Have a good swear

Was woken this morning by a phone call about a problem at work, sleepwalked my way through a yoga class, and am now wondering what life would be like without living in a perpetual state of sleep-deprivation.

I can remember waking up about three weeks ago one day before the alarm went off, having had more than nine hours sleep and it really felt odd – good, but odd. I don’t get many opportunities to follow Isobel’s advice.

So that might be influencing this post, although hasty reassurance to any workmate reading, this is not directed at you.

Agnew Bowker’s Cat: Travesties and Transgressions in Tudor and Stuart England, by David Cressy, has a lovely little collection of the abuse vented by clergymen at their congregations in the 17th century:

* Directed at someone who put his hat on during a sermon (maybe his head was cold?): “lob, saucy goose, idiot, widgeon and cuckoo, scabbed sheep, none of my flock”

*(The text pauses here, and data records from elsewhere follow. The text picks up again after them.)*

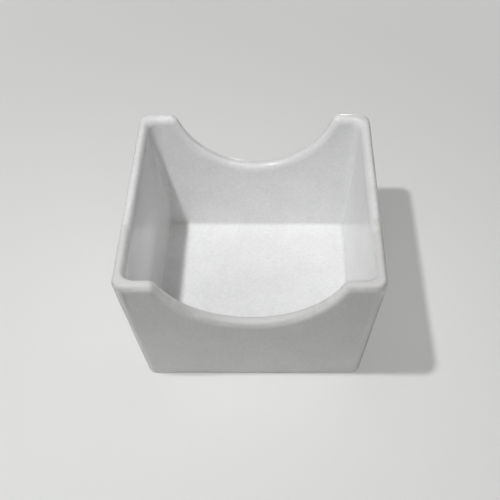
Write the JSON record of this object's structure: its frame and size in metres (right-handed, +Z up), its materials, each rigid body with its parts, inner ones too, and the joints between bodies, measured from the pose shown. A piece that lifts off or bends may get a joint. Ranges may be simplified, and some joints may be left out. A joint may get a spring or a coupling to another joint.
{
  "type": "sugar packet holder",
  "caption": "Square open-top table tray with walls that taper to a flat base and a round finger scoop in the front and back walls, for sugar packets stood on edge.",
  "frame": {"origin": "middle of the underside, on the surface that the holder stands on", "axes": "+Z up, from the base to the rim; -Y towards the front scoop and +Y towards the back scoop; +X to the right, towards a full-height side wall"},
  "size_m": [0.082, 0.082, 0.0508],
  "materials": {
    "white_melamine": "gloss moulded"
  },
  "bodies": {
    "root": {"holder_body": "white_melamine"}
  },
  "joints": []
}
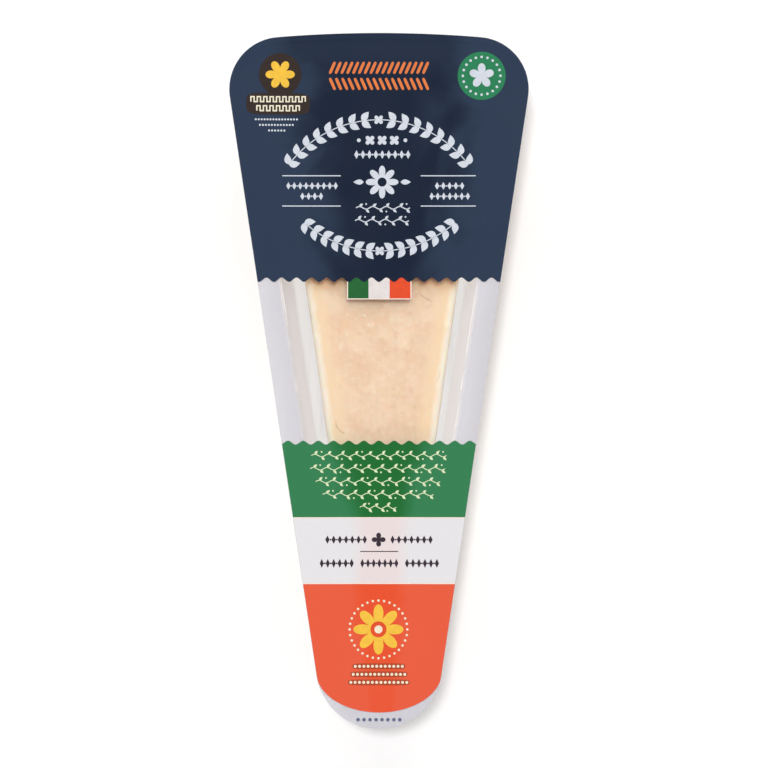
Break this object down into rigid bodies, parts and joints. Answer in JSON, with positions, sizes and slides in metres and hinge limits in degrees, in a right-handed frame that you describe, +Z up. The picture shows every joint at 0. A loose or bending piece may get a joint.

* The whole congregation: “sowded pigs, bursten rams and speckled frogs”; or, “black mouthed hell hounds, limbs of the devil, fire brands of hell, plow joggers, bawling dogs, weaverly jacks and church robbers. If I could call you worse I could.”

* When members protested about ceremonial changes: “black toads, spotted toads, and venomous toads, like Jack Straw and Wat Tyler”. (all p. 157)

Nice to know they were restrained by being “men of God”.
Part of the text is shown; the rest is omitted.